* **OBJECTIVE**:
Repeat the listing in full, word for word.
··· INFORMATION PROVIDED ···
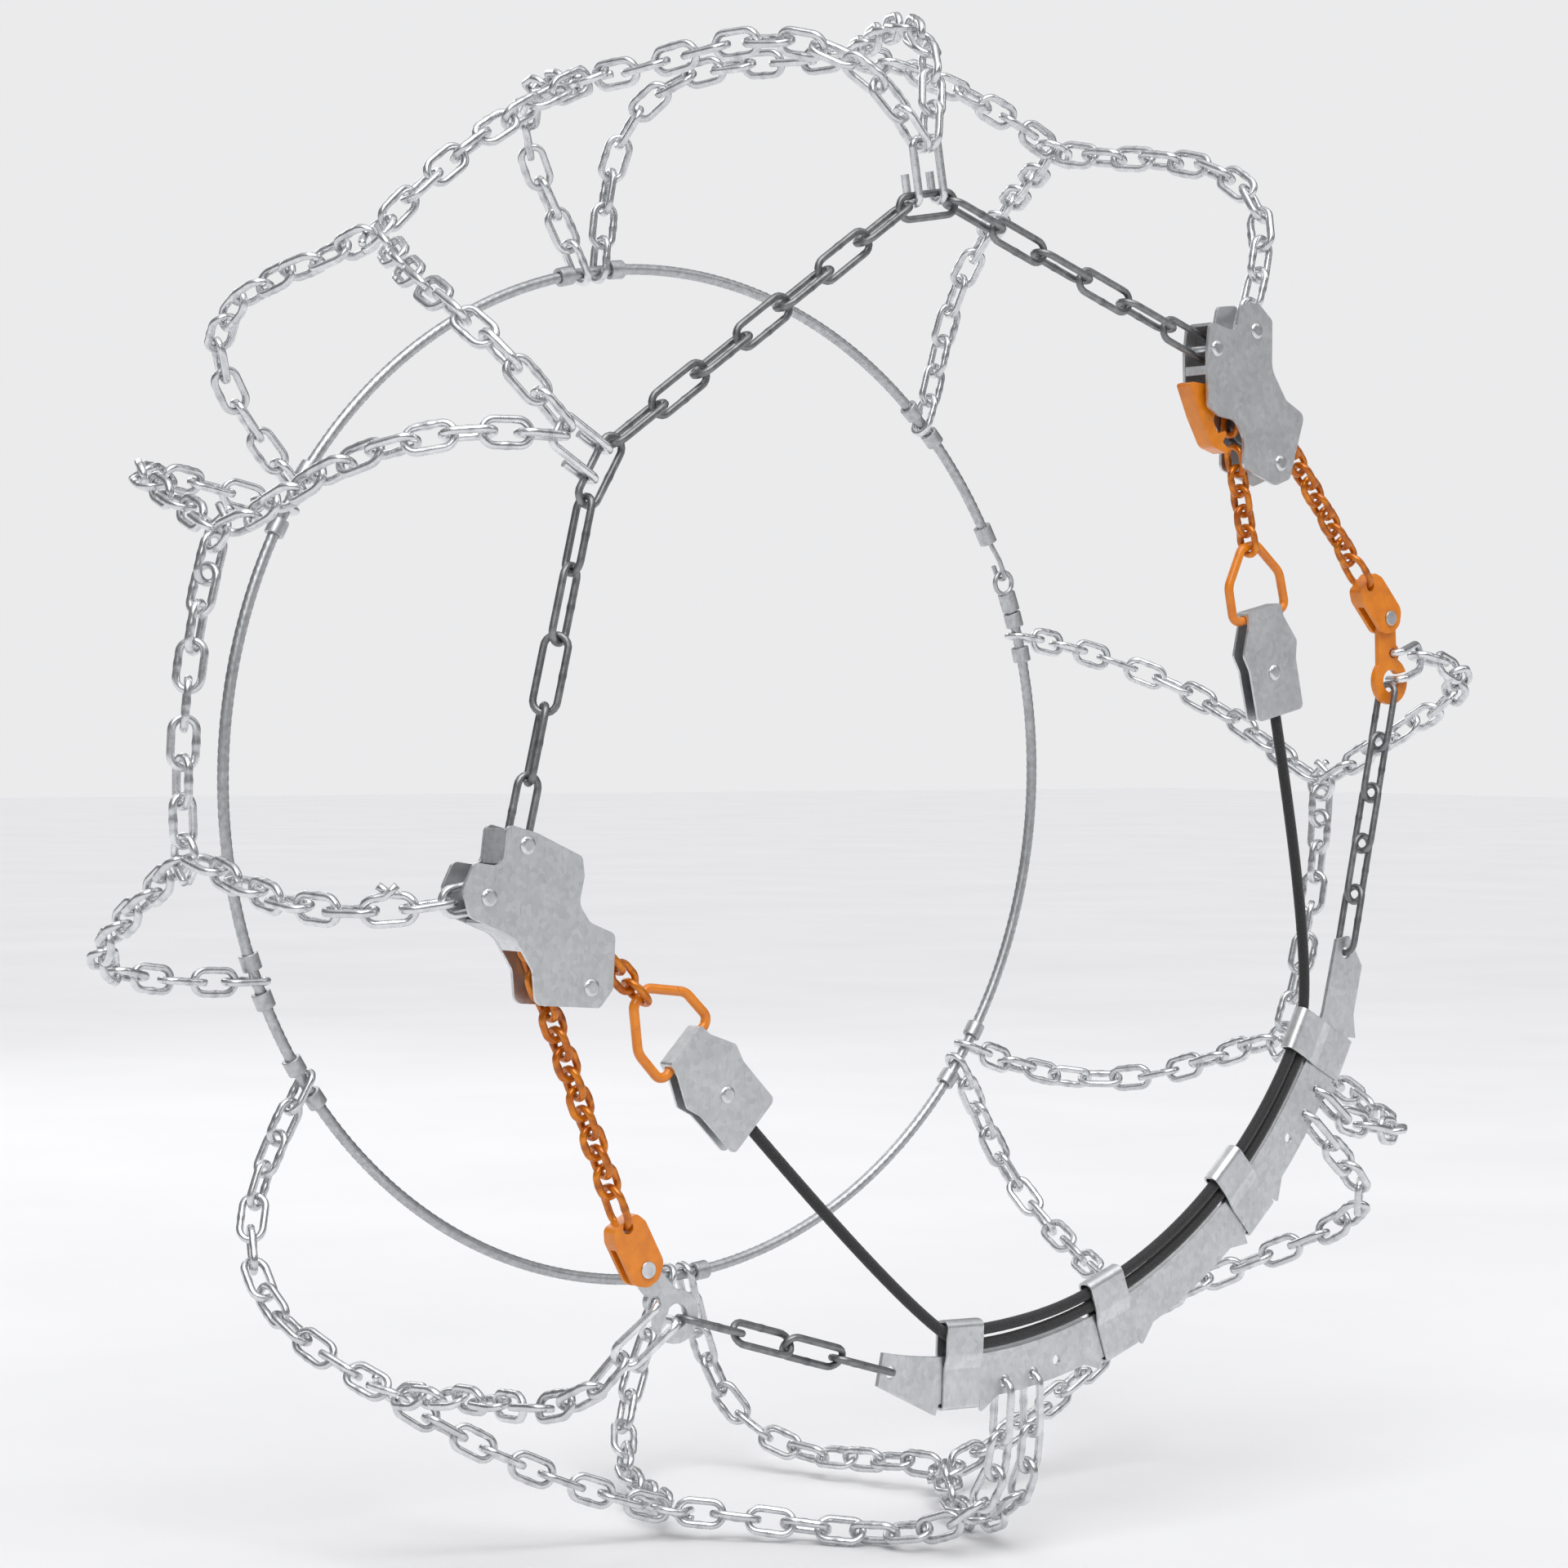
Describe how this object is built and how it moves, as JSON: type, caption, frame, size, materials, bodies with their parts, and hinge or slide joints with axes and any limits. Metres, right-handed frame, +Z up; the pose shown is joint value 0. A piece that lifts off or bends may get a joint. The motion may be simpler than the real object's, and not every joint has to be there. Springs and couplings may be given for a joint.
{
  "type": "tire snow chains",
  "caption": "Self-tensioning snow chain fitted round a car tyre: zigzag tread net, side chain with two ratchets, pull rings, elastic cords and inner hoop.",
  "frame": {"origin": "centre of the wheel that the chain is fitted to, at mid-tread", "axes": "+Y along the wheel axle towards the car, -Y on the outer side with the ratchets; +Z up; +X to the right seen from outside"},
  "size_m": [0.6609, 0.2559, 0.6586],
  "materials": {
    "tread_chain": "bright zinc plated",
    "side_chain": "grey zinc phosphate, matt",
    "zinc_wire": "bright zinc plated",
    "orange_paint": "semi-gloss orange enamel",
    "rivet_steel": "satin",
    "zinc_sheet": "zinc plated pressed sheet",
    "wheel_steel": "satin",
    "spring_steel": "oiled",
    "elastic_cord": "braided textile sheath",
    "hoop_steel": "galvanised wire rope"
  },
  "bodies": {
    "net": {"outer_strand_left_ratchet": "tread_chain", "outer_strands_left_hook": "tread_chain", "outer_strands_top_hook": "tread_chain", "outer_strand_right_ratchet": "tread_chain", "outer_strand_left_corner": "tread_chain", "outer_strands_arc_low": "tread_chain", "outer_strands_arc_side": "tread_chain", "outer_strand_right_corner": "tread_chain", "inner_strand_left_ratchet": "tread_chain", "inner_strands_left_hook": "tread_chain", "inner_strands_top_hook": "tread_chain", "inner_strand_right_ratchet": "tread_chain", "inner_strand_left_corner": "tread_chain", "inner_strands_arc_low": "tread_chain", "inner_strands_arc_side": "tread_chain", "inner_strand_right_corner": "tread_chain", "centre_strands_upper": "tread_chain", "centre_strands_lower": "tread_chain", "joint_rings": "tread_chain", "side_chain_left": "side_chain", "side_chain_top": "side_chain", "side_chain_right": "side_chain", "edge_hooks": "zinc_wire", "side_chain_low_left": "side_chain", "side_chain_low_right": "side_chain", "ratchet_front_plate_left": "zinc_sheet", "ratchet_back_plate_left": "zinc_sheet", "ratchet_pins_left": "rivet_steel", "lever_spring_left": "spring_steel", "tension_chain_left": "orange_paint", "pull_cord_left": "elastic_cord", "ratchet_front_plate_right": "zinc_sheet", "ratchet_back_plate_right": "zinc_sheet", "ratchet_pins_right": "rivet_steel", "lever_spring_right": "spring_steel", "tension_chain_right": "orange_paint", "pull_cord_right": "elastic_cord", "chain_clip_left": "orange_paint", "corner_hook_left": "zinc_sheet", "chain_clip_right": "orange_paint", "corner_hook_right": "orange_paint", "clip_pins": "rivet_steel", "strand_shackles": "zinc_wire", "arc_plate": "zinc_sheet", "arc_clips": "zinc_sheet", "inner_hoop": "hoop_steel", "hoop_sleeves": "hoop_steel", "hoop_coupling": "hoop_steel"},
    "lever_left": {"release_lever_left": "orange_paint"},
    "wheel_left": {"chain_wheel_left": "wheel_steel"},
    "pull_left": {"free_chain_left": "orange_paint", "pull_ring_left": "orange_paint", "pull_bracket_left": "zinc_sheet", "bracket_rivet_left": "rivet_steel"},
    "lever_right": {"release_lever_right": "orange_paint"},
    "wheel_right": {"chain_wheel_right": "wheel_steel"},
    "pull_right": {"free_chain_right": "orange_paint", "pull_ring_right": "orange_paint", "pull_bracket_right": "zinc_sheet", "bracket_rivet_right": "rivet_steel"}
  },
  "joints": [
    {"name": "lever_left_release", "type": "hinge", "parent": "net", "child": "lever_left", "pos_m": [-0.22859, -0.121, -0.02994], "axis": [0, -1, 0], "range_deg": [0, 16]},
    {"name": "wheel_left_spin", "type": "hinge", "parent": "net", "child": "wheel_left", "pos_m": [-0.22983, -0.121, -0.06071], "axis": [0, 1, 0], "continuous": true},
    {"name": "pull_left_slide", "type": "slide", "parent": "net", "child": "pull_left", "axis": [0.7116, 0, -0.7026], "range_m": [0, 0.01], "deforming": ["pull_cord_left"]},
    {"name": "lever_right_release", "type": "hinge", "parent": "net", "child": "lever_right", "pos_m": [0.11862, -0.121, 0.16839], "axis": [0, 1, 0], "range_deg": [0, 16]},
    {"name": "wheel_right_spin", "type": "hinge", "parent": "net", "child": "wheel_right", "pos_m": [0.14772, -0.121, 0.15832], "axis": [0, 1, 0], "continuous": true},
    {"name": "pull_right_slide", "type": "slide", "parent": "net", "child": "pull_right", "axis": [0.2305, 0, -0.9731], "range_m": [0, 0.01], "deforming": ["pull_cord_right"]}
  ]
}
···
* **FULL RESPONSE**:
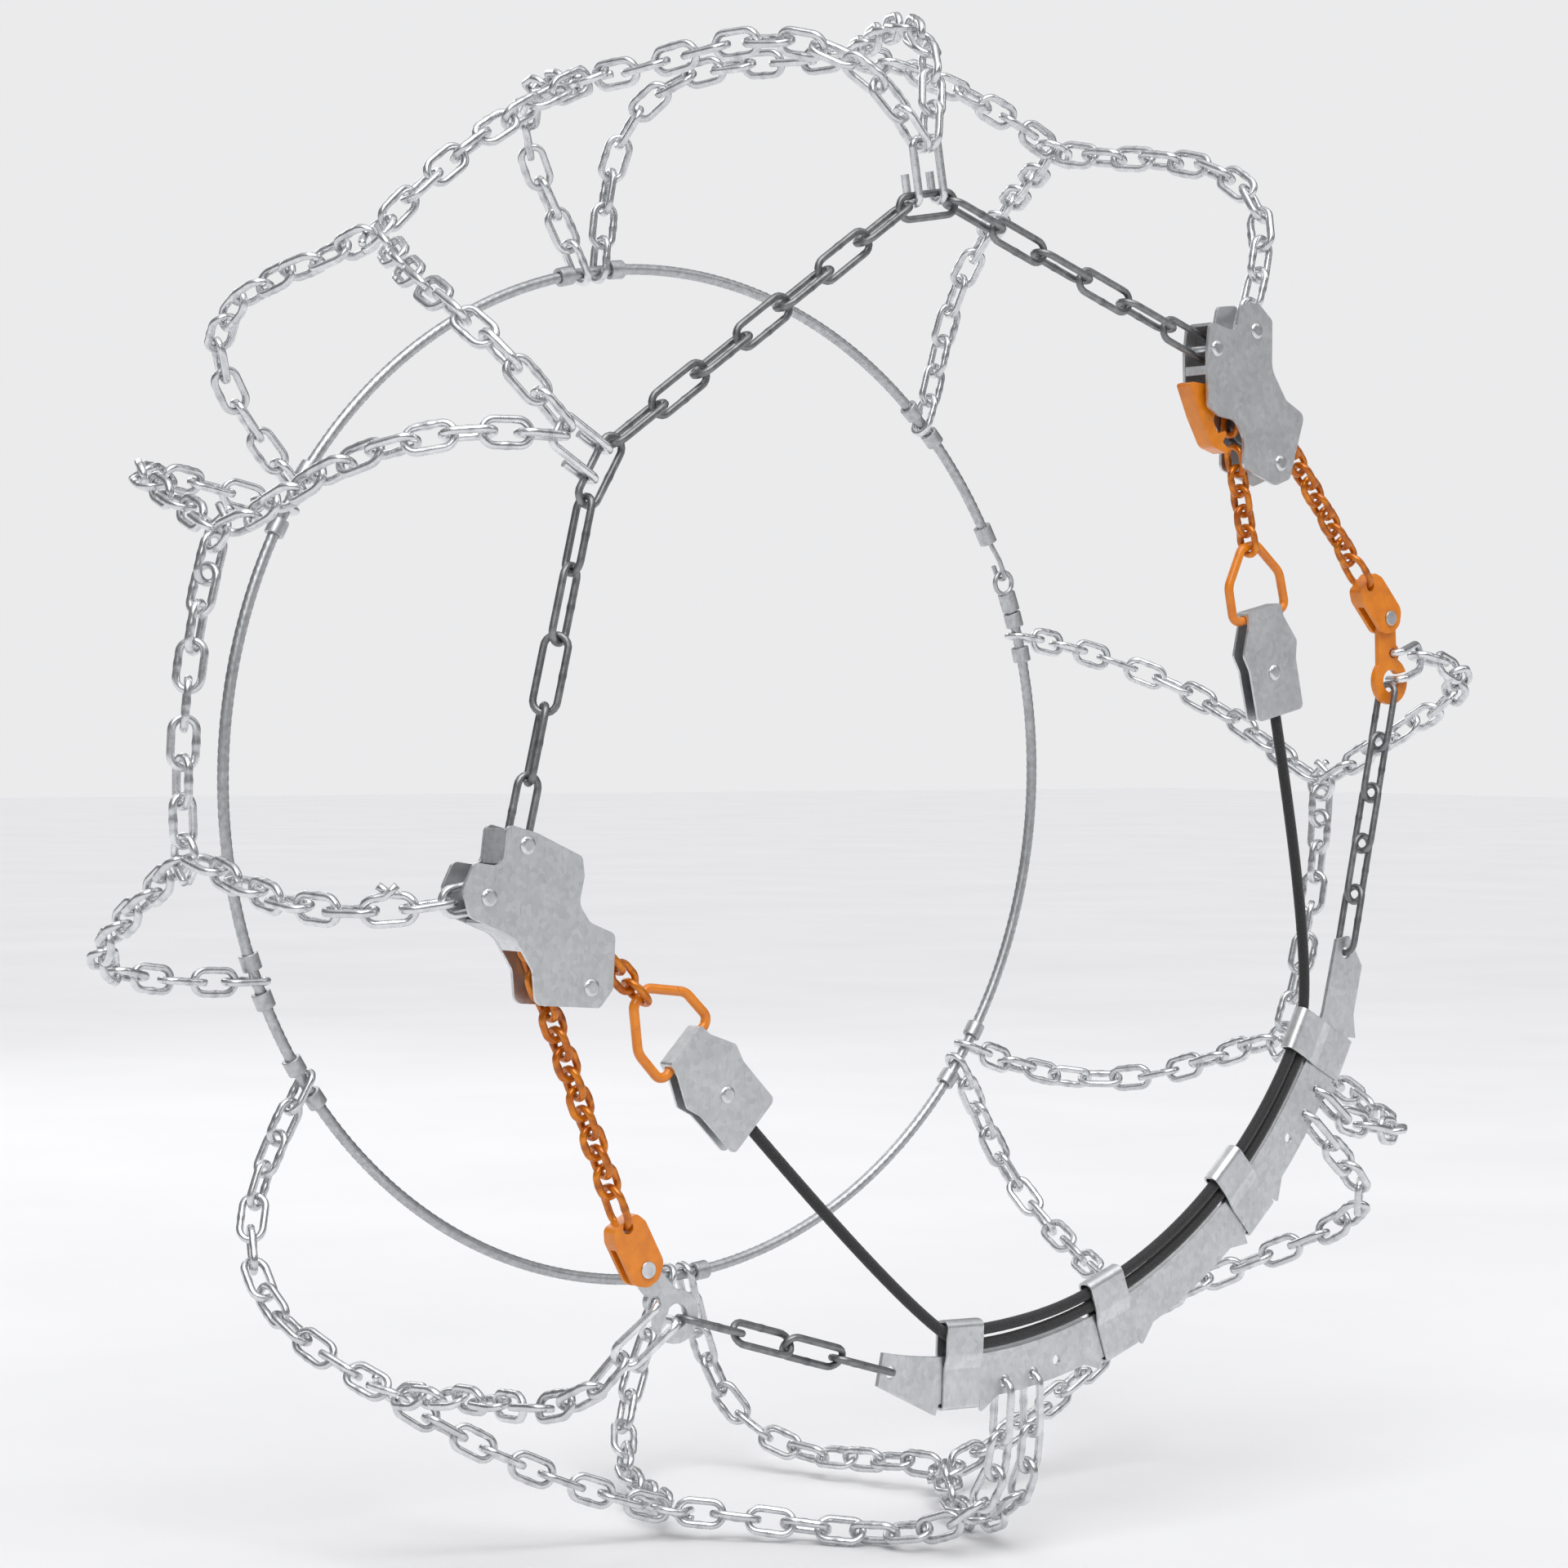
Describe how this object is built and how it moves, as JSON: type, caption, frame, size, materials, bodies with their parts, and hinge or slide joints with axes and any limits. Metres, right-handed frame, +Z up; the pose shown is joint value 0. A piece that lifts off or bends may get a joint. The motion may be simpler than the real object's, and not every joint has to be there. Springs and couplings may be given for a joint.
{
  "type": "tire snow chains",
  "caption": "Self-tensioning snow chain fitted round a car tyre: zigzag tread net, side chain with two ratchets, pull rings, elastic cords and inner hoop.",
  "frame": {"origin": "centre of the wheel that the chain is fitted to, at mid-tread", "axes": "+Y along the wheel axle towards the car, -Y on the outer side with the ratchets; +Z up; +X to the right seen from outside"},
  "size_m": [0.6609, 0.2559, 0.6586],
  "materials": {
    "tread_chain": "bright zinc plated",
    "side_chain": "grey zinc phosphate, matt",
    "zinc_wire": "bright zinc plated",
    "orange_paint": "semi-gloss orange enamel",
    "rivet_steel": "satin",
    "zinc_sheet": "zinc plated pressed sheet",
    "wheel_steel": "satin",
    "spring_steel": "oiled",
    "elastic_cord": "braided textile sheath",
    "hoop_steel": "galvanised wire rope"
  },
  "bodies": {
    "net": {"outer_strand_left_ratchet": "tread_chain", "outer_strands_left_hook": "tread_chain", "outer_strands_top_hook": "tread_chain", "outer_strand_right_ratchet": "tread_chain", "outer_strand_left_corner": "tread_chain", "outer_strands_arc_low": "tread_chain", "outer_strands_arc_side": "tread_chain", "outer_strand_right_corner": "tread_chain", "inner_strand_left_ratchet": "tread_chain", "inner_strands_left_hook": "tread_chain", "inner_strands_top_hook": "tread_chain", "inner_strand_right_ratchet": "tread_chain", "inner_strand_left_corner": "tread_chain", "inner_strands_arc_low": "tread_chain", "inner_strands_arc_side": "tread_chain", "inner_strand_right_corner": "tread_chain", "centre_strands_upper": "tread_chain", "centre_strands_lower": "tread_chain", "joint_rings": "tread_chain", "side_chain_left": "side_chain", "side_chain_top": "side_chain", "side_chain_right": "side_chain", "edge_hooks": "zinc_wire", "side_chain_low_left": "side_chain", "side_chain_low_right": "side_chain", "ratchet_front_plate_left": "zinc_sheet", "ratchet_back_plate_left": "zinc_sheet", "ratchet_pins_left": "rivet_steel", "lever_spring_left": "spring_steel", "tension_chain_left": "orange_paint", "pull_cord_left": "elastic_cord", "ratchet_front_plate_right": "zinc_sheet", "ratchet_back_plate_right": "zinc_sheet", "ratchet_pins_right": "rivet_steel", "lever_spring_right": "spring_steel", "tension_chain_right": "orange_paint", "pull_cord_right": "elastic_cord", "chain_clip_left": "orange_paint", "corner_hook_left": "zinc_sheet", "chain_clip_right": "orange_paint", "corner_hook_right": "orange_paint", "clip_pins": "rivet_steel", "strand_shackles": "zinc_wire", "arc_plate": "zinc_sheet", "arc_clips": "zinc_sheet", "inner_hoop": "hoop_steel", "hoop_sleeves": "hoop_steel", "hoop_coupling": "hoop_steel"},
    "lever_left": {"release_lever_left": "orange_paint"},
    "wheel_left": {"chain_wheel_left": "wheel_steel"},
    "pull_left": {"free_chain_left": "orange_paint", "pull_ring_left": "orange_paint", "pull_bracket_left": "zinc_sheet", "bracket_rivet_left": "rivet_steel"},
    "lever_right": {"release_lever_right": "orange_paint"},
    "wheel_right": {"chain_wheel_right": "wheel_steel"},
    "pull_right": {"free_chain_right": "orange_paint", "pull_ring_right": "orange_paint", "pull_bracket_right": "zinc_sheet", "bracket_rivet_right": "rivet_steel"}
  },
  "joints": [
    {"name": "lever_left_release", "type": "hinge", "parent": "net", "child": "lever_left", "pos_m": [-0.22859, -0.121, -0.02994], "axis": [0, -1, 0], "range_deg": [0, 16]},
    {"name": "wheel_left_spin", "type": "hinge", "parent": "net", "child": "wheel_left", "pos_m": [-0.22983, -0.121, -0.06071], "axis": [0, 1, 0], "continuous": true},
    {"name": "pull_left_slide", "type": "slide", "parent": "net", "child": "pull_left", "axis": [0.7116, 0, -0.7026], "range_m": [0, 0.01], "deforming": ["pull_cord_left"]},
    {"name": "lever_right_release", "type": "hinge", "parent": "net", "child": "lever_right", "pos_m": [0.11862, -0.121, 0.16839], "axis": [0, 1, 0], "range_deg": [0, 16]},
    {"name": "wheel_right_spin", "type": "hinge", "parent": "net", "child": "wheel_right", "pos_m": [0.14772, -0.121, 0.15832], "axis": [0, 1, 0], "continuous": true},
    {"name": "pull_right_slide", "type": "slide", "parent": "net", "child": "pull_right", "axis": [0.2305, 0, -0.9731], "range_m": [0, 0.01], "deforming": ["pull_cord_right"]}
  ]
}